Voor de delta tussen de afhankelijke en de onafhankelijke verwachten we dus een positieve relatie. De afhankelijke variabele is de Tobin’s Q t+5 en de onafhankelijke variabele betreft de restricted stocks. De volgende controlevariabelen worden tevens in de regressiemodel opgenomen; bedrijfsgrootte, kapitaalstructuur, bedrijfsrisico, groeimogelijkheden en overtollige cashflows. In de analyse wordt tevens de mutaties van t+0 tot en met t+5 geanalyseerd zie hiervoor in de regressieanalyse de variabele MTBQ. Om ervoor te zorgen dat de toekenning van de restricted stocks aan het management invloed heeft op alleen een stijging van de managementprestaties wordt er een variabele aangemaakt die de mutatie meet over de jaren. Deze variabele wordt gemeten middels het verschil tussen de waarde van de Tobin’s Q van het huidige jaar (t+0) en de waarde van de Tobin’s Q van het voorgaande jaar (t-1).

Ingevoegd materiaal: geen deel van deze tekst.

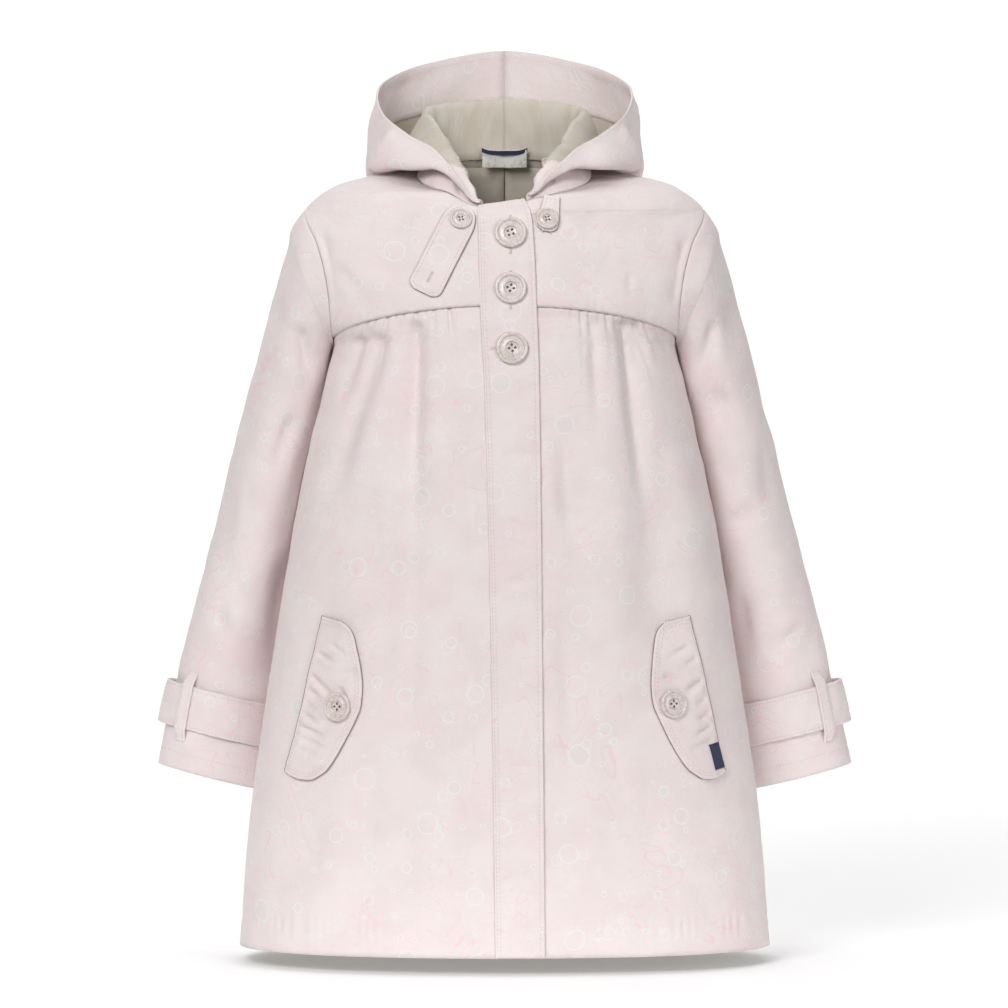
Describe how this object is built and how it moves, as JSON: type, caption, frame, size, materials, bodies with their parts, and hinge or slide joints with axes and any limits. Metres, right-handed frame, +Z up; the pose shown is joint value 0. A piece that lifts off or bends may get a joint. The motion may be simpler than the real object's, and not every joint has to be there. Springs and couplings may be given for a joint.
{
  "type": "long hooded raincoat",
  "caption": "Child's long hooded raincoat in pale pink coated cotton, button front with yokes and gathers, pocket flaps and cuff straps, hood folded back.",
  "frame": {"origin": "Between the shoulders, level with the sides of the neck, where the wearer holds the coat up.", "axes": "+Z up, +Y towards the wearer's back, +X towards the wearer's left."},
  "size_m": [0.5162, 0.2506, 0.6661],
  "materials": {
    "pale_pink_coated_cotton": "matte coated plain weave with a faint print of rings",
    "beige_lining_twill": "matte twill",
    "marbled_resin": "satin marbled pinkish cream",
    "navy_woven_tape": "matte woven"
  },
  "bodies": {
    "root": {"back": "pale_pink_coated_cotton", "back_yoke": "pale_pink_coated_cotton", "back_lining_left": "beige_lining_twill", "back_lining_right": "beige_lining_twill", "front_left": "pale_pink_coated_cotton", "front_right": "pale_pink_coated_cotton", "front_yoke_left": "pale_pink_coated_cotton", "front_yoke_right": "pale_pink_coated_cotton", "placket": "pale_pink_coated_cotton", "throat_tab": "pale_pink_coated_cotton", "button_tab": "pale_pink_coated_cotton", "pocket_flap_left": "pale_pink_coated_cotton", "pocket_flap_right": "pale_pink_coated_cotton", "flap_tag": "navy_woven_tape", "sleeve_left": "pale_pink_coated_cotton", "sleeve_right": "pale_pink_coated_cotton", "cuff_strap_left": "pale_pink_coated_cotton", "cuff_strap_right": "pale_pink_coated_cotton", "strap_keeper_front_left": "pale_pink_coated_cotton", "strap_keeper_front_right": "pale_pink_coated_cotton", "strap_keeper_rear_left": "pale_pink_coated_cotton", "strap_keeper_rear_right": "pale_pink_coated_cotton", "hood_left": "pale_pink_coated_cotton", "hood_right": "pale_pink_coated_cotton", "hood_facing_left": "pale_pink_coated_cotton", "hood_facing_right": "pale_pink_coated_cotton", "hood_lining_left": "beige_lining_twill", "hood_lining_right": "beige_lining_twill", "neck_label": "beige_lining_twill", "hanging_loop": "navy_woven_tape", "placket_button_1": "marbled_resin", "placket_button_2": "marbled_resin", "placket_button_3": "marbled_resin", "pocket_button_left": "marbled_resin", "pocket_button_right": "marbled_resin", "throat_button_left": "marbled_resin", "throat_button_right": "marbled_resin"}
  },
  "joints": []
}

In de regressieanalyse worden er verschillende dummy variabelen vastgesteld om de effecten van de afhankelijke variabele te controleren voor de specifieke jaren. Om te beginnen wordt een jaar dummy inbegrepen. Deze dummy neemt de gemiddelde waarde van de Tobin’s Q van het jaar t. Door het toevoegen van het fixed time effects-model wordt er van uitgegaan dat het effect van de restricted stocks op de Tobin’s Q in de regressieanalyse hetzelfde is dan de fixed time effects-model en dat de verschillen in de effecten tussen de Tobin’s Q en de restricted stocks alleen op toeval berust. Zie tevens de theorie achter de fixed time effect model paragraaf 3.5.

Zoals eerder vermeld, voor het nemen van Tobin’s Q t+5 en de restricted stocks zijn de ontbrekende waarden in COMPUSTAT verwijderd uit de regressieanalyse.